My modified routine became a package (so we could avoid stack variables):
create or replace package demo_pkg
as
function new_one( in_string in clob, in_separator in varchar2 default ',' ) return two_col_table_type;
end;
/
create or replace package body demo_pkg
as
l_string clob;
l_pos number;
l_start_pos number;
l_length number;
l_data two_col_table_type := two_col_table_type();
l_sep_length number;
l_cnt number;
l_real_str long;
/* I moved my stack variables to the body -- so they would get allocated once, not once per call...*/
FUNCTION new_one( in_string IN CLOB,
in_separator IN VARCHAR2 := ','
) RETURN two_col_table_type
IS
BEGIN
l_string := in_string;
l_length := dbms_lob.getLength(l_string);
/* calling dbms_lob.getlength over and over was killing you */
IF in_string IS NULL OR l_length = 0
THEN
return two_col_table_type();
END IF;
l_start_pos := 1;
l_sep_length := length(in_separator); -- every little bit helps
l_cnt := 0;
if ( l_length < 32760 )-- optimize for clobs <32, the vast majority
then
l_real_str := l_string || in_separator;
loop
l_pos := instr( l_real_str, in_separator );
exit when (nvl(l_pos,0) = 0);
if ( l_data.count = l_cnt ) -- allocate chunks at a time
then
l_data.extend( trunc(l_length/5) );
end if;
l_cnt := l_cnt+1;
l_data(l_cnt) := two_col_rec_type(NULL,
TRIM(substr(l_real_str,1,l_pos-1)) );
l_real_str := substr( l_real_str, l_pos+1 );
-- removed as many temporaries (l_val) as I could...

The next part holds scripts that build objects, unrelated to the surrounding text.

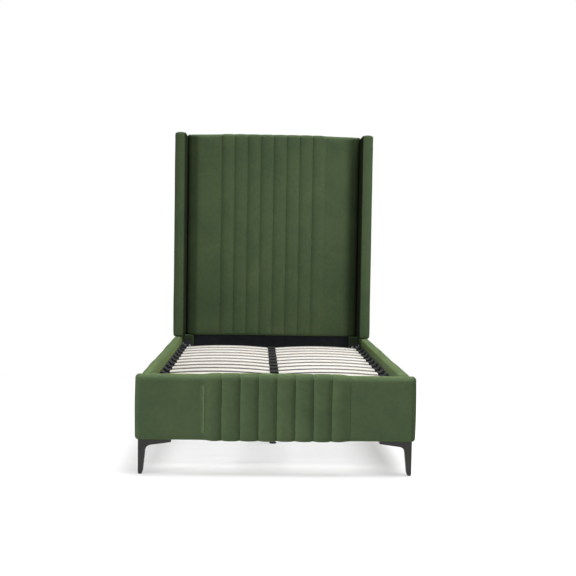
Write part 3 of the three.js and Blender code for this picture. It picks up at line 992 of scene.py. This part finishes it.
def add_front_leg(name, side, metal, rubber, zinc):
    """The blade with its long flange, a black boot on the foot, and the screws under the flange."""
    node = f"{name}_front_leg"
    low, high = box_of(node)
    outer_x = low[0] if side < 0 else high[0]
    middle_y, depth = (low[1] + high[1]) / 2, high[1] - low[1]
    flange = [(0, high[2]), (FLANGE_TIP[0], high[2]), FLANGE_TIP]
    foot = [(0.0235, 0.014), (0.0204, BOOT_HEIGHT), (0.0010, BOOT_HEIGHT), (0.0, 0.0096)]
    solid = leg_points(side, flange + leg_fillet() + foot, outer_x, middle_y, depth)
    blade = hard_piece(f"{node}_blade", [solid], metal)
    add_bevel(blade, 0.0024, 3, 25)
    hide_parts(node)
    boot_top = BOOT_HEIGHT + 0.0006
    boot = [(0.0008, boot_top), (0.0207, boot_top), (0.0172, 0.0), (0.0034, 0.0)]
    solid = leg_points(side, boot, outer_x, middle_y, depth + 0.001)
    boot_piece = hard_piece(f"{node}_boot", [solid], rubber)
    add_bevel(boot_piece, 0.0012, 2, 25)
    (root_u, root_z), (tip_u, tip_z) = FLANGE_ROOT, FLANGE_TIP
    screws = []
    for u in (0.080, 0.108, 0.140):
        under = root_z + (u - root_u) / (tip_u - root_u) * (tip_z - root_z)
        screws.append(screw_head((outer_x - side * u, middle_y, under), 2, -1, 0.0052))
    add_screws(f"{node}_screws", screws, zinc)


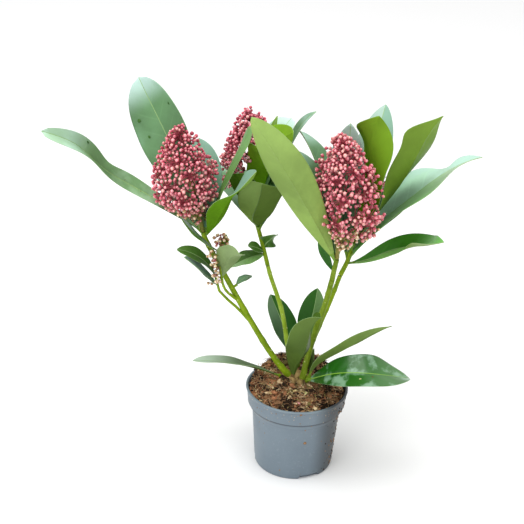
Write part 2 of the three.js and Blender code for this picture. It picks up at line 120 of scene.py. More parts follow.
def frame_about(along):
    """Two directions square to one direction, the first near +X."""
    u = Vector((1, 0, 0)) - along * along.x
    if u.length < 0.3:
        u = Vector((0, 1, 0)) - along * along.y
    u.normalize()
    return u, along.cross(u)


def spokes(along, sides):
    """The angle and direction of each side of a ring about a direction."""
    u, v = frame_about(along)
    return [(side * TURN / sides, swing(u, v, side * TURN / sides)) for side in range(sides)]


class Shapes:
    """The points and faces of many small shapes, joined into one mesh."""

    def __init__(self):
        self.tones, self.points, self.faces, self.face_tones, self.uvs = {}, [], [], [], []

    def add(self, points, faces, tone, uvs=None):
        """tone is one tone's name, or one for each face."""
        first = len(self.points)
        self.points.extend(points)
        self.faces.extend(tuple(first + corner for corner in face) for face in faces)
        names = [tone] * len(faces) if isinstance(tone, str) else tone
        self.face_tones.extend(self.tones.setdefault(name, len(self.tones)) for name in names)
        self.uvs.extend(uvs or [(0.0, 0.0)] * len(points))

    def rings(self, rings, tone, uvs=None):
        """A closed skin over rings that run counter-clockwise about the way they follow."""
        count = len(rings[0])
        last = (len(rings) - 1) * count
        faces = []
        for first in range(0, last, count):
            for side in range(count):
                a, b = first + side, first + (side + 1) % count
                faces.append((a, b, b + count, a + count))
        faces += [tuple(reversed(range(count))), tuple(range(last, last + count))]
        self.add([point for ring in rings for point in ring], faces, tone, uvs)

    def piece(self, name, slot, *nodes):
        """One mesh piece of all the shapes, which stands for these nodes."""
        mesh = bpy.data.meshes.new(name)
        mesh.from_pydata([Vector(point) * MM for point in self.points], [], self.faces)
        for tone in self.tones:
            mesh.materials.append(FINISHES[tone])
        mesh.polygons.foreach_set("material_index", self.face_tones)
        mesh.polygons.foreach_set("use_smooth", [True] * len(self.faces))
        layer = mesh.uv_layers.new(name="UVMap")
        corners = np.zeros(len(mesh.loops), dtype=np.int32)
        mesh.loops.foreach_get("vertex_index", corners)
        layer.data.foreach_set("uv", np.array(self.uvs, dtype=np.float32)[corners].ravel())
        mesh.validate()
        made = bpy.data.objects.new(name, mesh)
        scene.collection.objects.link(made)
        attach(made, "root")
        if nodes:
            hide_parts(*nodes)
        return made


# ---- nodes and node groups --------------------------------------------------------------


def add_node(tree, kind, values, **settings):
    """A node with its settings. Each value is a number or colour, or another node's output."""
    node = tree.nodes.new("ShaderNode" + kind)
    for title, setting in settings.items():
        setattr(node, title, setting)
    for title, value in values.items():
        if isinstance(value, bpy.types.NodeSocket):
            tree.links.new(value, node.inputs[title])
        else:
            node.inputs[title].default_value = value
    return node.outputs


def math_node(tree, operation, *values):
    return add_node(tree, "Math", dict(enumerate(values)), operation=operation)[0]


def range_node(tree, value, low, high, start=0.0, end=1.0):
    limits = {"Value": value, "From Min": low, "From Max": high, "To Min": start, "To Max": end}
    return add_node(tree, "MapRange", limits, interpolation_type="SMOOTHSTEP")["Result"]


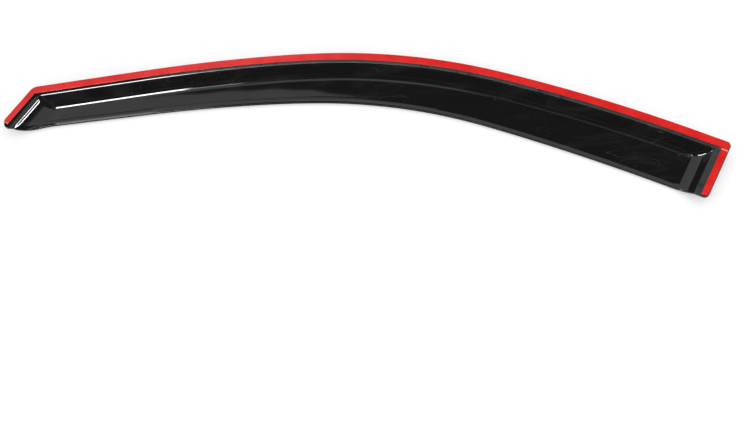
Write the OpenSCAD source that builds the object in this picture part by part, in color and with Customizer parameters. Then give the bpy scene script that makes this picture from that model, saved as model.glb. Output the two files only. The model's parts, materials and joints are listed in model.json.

if ( l_data(l_cnt).column_str_value is null )
then
l_cnt := l_cnt-1;
end if;
end loop;
else
while ( l_start_pos <= l_length )
LOOP
l_pos := dbms_lob.instr(l_string, in_separator, l_start_pos);
IF l_pos < 1 THEN
l_pos := l_length + 1;
END IF;
if ( l_data.count = l_cnt )
then
l_data.extend( trunc(l_length/5) );
end if;
l_cnt := l_cnt+1;
l_data(l_cnt) := two_col_rec_type(NULL,
TRIM(dbms_lob.substr(l_string, l_pos - l_start_pos,
l_start_pos )) );
if ( l_data(l_cnt).column_str_value is null )
then
l_cnt := l_cnt-1;
end if;
l_start_pos := l_pos + l_sep_length;
END LOOP;
end if;
FOR i IN 1 .. l_cnt
LOOP
l_data(i).column_int_value := l_cnt;
END LOOP;
if ( l_data.count <> l_cnt )
then
l_data.trim( l_data.count-l_cnt );
end if;
RETURN l_data;
END;
end;
/
and that was it, hope that helps some.